Dans cette mouvance, d’autres instituts poussent le concept encore plus loin et s’arment dans cette course pour l’adaptabilité avancée, d’écoles à spécialités ou à niche, parfois créées de toute pièce pour l’occasion. C’est le choix qu’a fait l’institut des Hautes études de management (HEM), lequel fait partie de cette catégorie depuis qu’il s’est allié à la Société financière internationale (SFI) afin de lancer conjointement une joint-venture universitaire, baptisée Med Université, qui adopte un double positionnement : l’accessibilité des coûts et l’enracinement africain, mais la vraie nouveauté réside dans l’internationalisation des procédés. La particularité de ces évolutions sectorielles est l’extrême rapidité. Si le maître-mot, voilà à peine une année, était l’adaptation, ce dernier entame une évolution d’une tout autre nature qui s’opère sous nos yeux : celle vers l’anticipation.

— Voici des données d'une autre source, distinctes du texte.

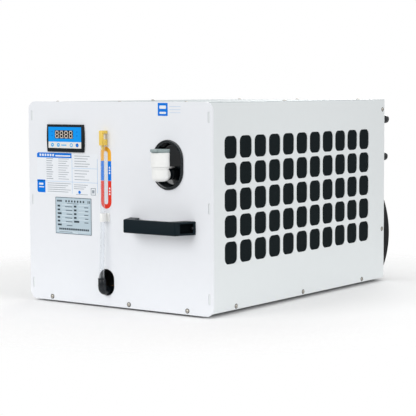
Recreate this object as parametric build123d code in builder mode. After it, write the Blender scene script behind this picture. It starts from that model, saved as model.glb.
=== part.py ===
from build123d import *
from math import asin, cos, pi, radians, sin, sqrt, tan
import os

os.makedirs("parts", exist_ok=True)

# A bench-top recirculating water chiller: a sheet steel case with a front panel that overhangs it,
# a controller, a filler, a level tube, a handle and grille sides.
# Millimetres, +Z up, +X to the right and the front panel facing -Y.
# The origin is on the standing surface, under the middle of the object without its mains lead.

# How many flats stand for a round section
large_sides = 24
hexagon = 6
small_sides = 16
pipe_sides = 12
cord_sides = 6
end_chords = 10

# Case
panel_width = 484.0
panel_height = 420.0
panel_thickness = 2.5
panel_corner = 18.0
side_overhang = 10.0
bottom_overhang = 4.0
top_overhang = 1.0
case_depth = 692.0
foot_height = 8.0
sheet = 1.2
flange = 16.0
sheet_fit = 0.1

# Slots of the front panel, and the tabs of the side panels that hook into them
tab_pitch = 177.7
tab_lowest = 38.6
tab_height = 20.0
tab_width = 4.2
tab_clearance = 0.4
tab_recess = 0.6
tab_outset = 1.0

# Grille of punched holes in the sides, counted along the case and up it
grille_columns = 11
grille_rows = 5
exhaust_columns = 4
grille_pitch = 52.5
hole_width = 42.5
hole_height = 45.0
hole_corner = 12.0
grille_first = 73.5
grille_top = 333.6
filter_thickness = 4.0
filter_margin = 9.0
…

Cette notion se veut internationale par essence et vise la spécialisation avancée des filières de formation par l’intégration des spécificités propres à chaque pays/région. Le Maroc, dont les sous-sols ne regorgent pas de ressources énergétiques fossilisées comme le pétrole et le gaz, s’est toutefois hissé au rang de modèle continental et mondial en matière d’énergies renouvelables. L’École Centrale Casablanca, membre du Groupe des Écoles Centrales qui forme des ingénieurs de talents partout dans le monde, s’est focalisée sur ce secteur en faisant une spécialité marocaine et un programme pour ses étudiants français, chinois, indiens et brésiliens intéressés par cette filière de suivre des formations in situ, en l’occurrence au Maroc où les projets ayant trait à ce type d’énergie pullulent davantage de jour en jour. L’exemple peut être élargi aux écosystèmes automobile et aéronautique dans lesquels le royaume s’impose aujourd’hui comme hub continental et mondial incontournable qu’on ne peut écarter sur la table des négociations. La raison : la spécialisation de la main-d’œuvre marocaine, son abondance et son extrême flexibilité qui donne au pays un des avantages comparatifs les plus décisifs sur l’échiquier industriel mondial.